2007-02-27 17:09:20 +00:00
Kip Macy
f183910b97 Further improvements to LOCK_PROFILING:
- Fix missing initialization in kern_rwlock.c causing bogus times to be collected
 - Move updates to the lock hash to after the lock is released for spin mutexes,
   sleep mutexes, and sx locks
 - Add new kernel build option LOCK_PROFILE_FAST - only update lock profiling
   statistics when an acquisition is contended. This reduces the overhead of
   LOCK_PROFILING to increasing system time by 20%-25% which on
   "make -j8 kernel-toolchain" on a dual woodcrest is unmeasurable in terms
   of wall-clock time. Contrast this to enabling lock profiling without
   LOCK_PROFILE_FAST and I see a 5x-6x slowdown in wall-clock time.
2007-02-27 06:42:05 +00:00
Robert Watson
e7c33e29ed Revise locking strategy used for UNIX domain sockets in order to improve
concurrency:

- Add per-unpcb mutexes protecting unpcb connection state, fields, etc.

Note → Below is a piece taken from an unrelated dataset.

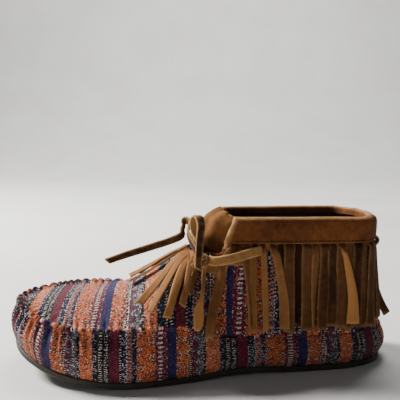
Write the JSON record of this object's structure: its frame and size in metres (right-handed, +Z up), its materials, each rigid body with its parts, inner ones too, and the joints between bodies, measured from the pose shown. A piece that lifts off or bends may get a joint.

- Replace global UNP mutex with a global UNP rwlock, which will protect the
  UNIX domain socket connection topology, v_socket, and be acquired
  exclusively before acquiring more than per-unpcb at a time in order to
  avoid lock order issues.

In performance measurements involving MySQL, this change has little or no
overhead on UP (+/- 1%), but leads to a significant (5%-30%) improvement in
multi-processor measurements using the sysbench and supersmack benchmarks.

Much testing by:	kris
Approved by:		re (kensmith)
2007-02-26 20:47:52 +00:00
John Baldwin
c0e767f9dd Use NULL rather than 0 for various pointer constants. 2007-02-26 19:28:18 +00:00
Robert Watson
8525230afd Add rw_wowned() interface to rwlock(9), allowing a kernel thread to
determine if it holds an exclusive rwlock reference or not.  This is
non-ideal, but recursion scenarios in the network stack currently
require it.

Approved by:	jhb
2007-02-26 19:05:13 +00:00
John Baldwin
59800afcb5 Mark the kernel linker file as linked so that it is visible to the various
kld*() syscalls.

Tested by:	piso
2007-02-26 16:48:14 +00:00
John Baldwin
4a0f58d25b Fix a comment. 2007-02-26 16:36:48 +00:00
Ruslan Ermilov
fac61393b9 Don't block on the socket zone limit during the socket()
call which can easily lock up a system otherwise; instead,
return ENOBUFS as documented in a manpage, thus reverting
us to the FreeBSD 4.x behavior.

Reviewed by:	rwatson
MFC after:	2 weeks
2007-02-26 10:45:21 +00:00
Kip Macy
fe68a91631 general LOCK_PROFILING cleanup
- only collect timestamps when a lock is contested - this reduces the overhead
  of collecting profiles from 20x to 5x

- remove unused function from subr_lock.c

- generalize cnt_hold and cnt_lock statistics to be kept for all locks

- NOTE: rwlock profiling generates invalid statistics (and most likely always has)
  someone familiar with that should review
2007-02-26 08:26:44 +00:00
Xin LI
1ad9ee8603 Close race conditions between fork() and [sg]etpriority()'s
PRIO_USER case, possibly also other places that deferences
p_ucred.

In the past, we insert a new process into the allproc list right
after PID allocation, and release the allproc_lock sx.  Because
most content in new proc's structure is not yet initialized,
this could lead to undefined result if we do not handle PRS_NEW
with care.

The problem with PRS_NEW state is that it does not provide fine
grained information about how much initialization is done for a
new process.  By defination, after PRIO_USER setpriority(), all
processes that belongs to given user should have their nice value
set to the specified value.  Therefore, if p_{start,end}copy
section was done for a PRS_NEW process, we can not safely ignore
it because p_nice is in this area.  On the other hand, we should
be careful on PRS_NEW processes because we do not allow non-root
users to lower their nice values, and without a successful copy
of the copy section, we can get stale values that is inherted
from the uninitialized area of the process structure.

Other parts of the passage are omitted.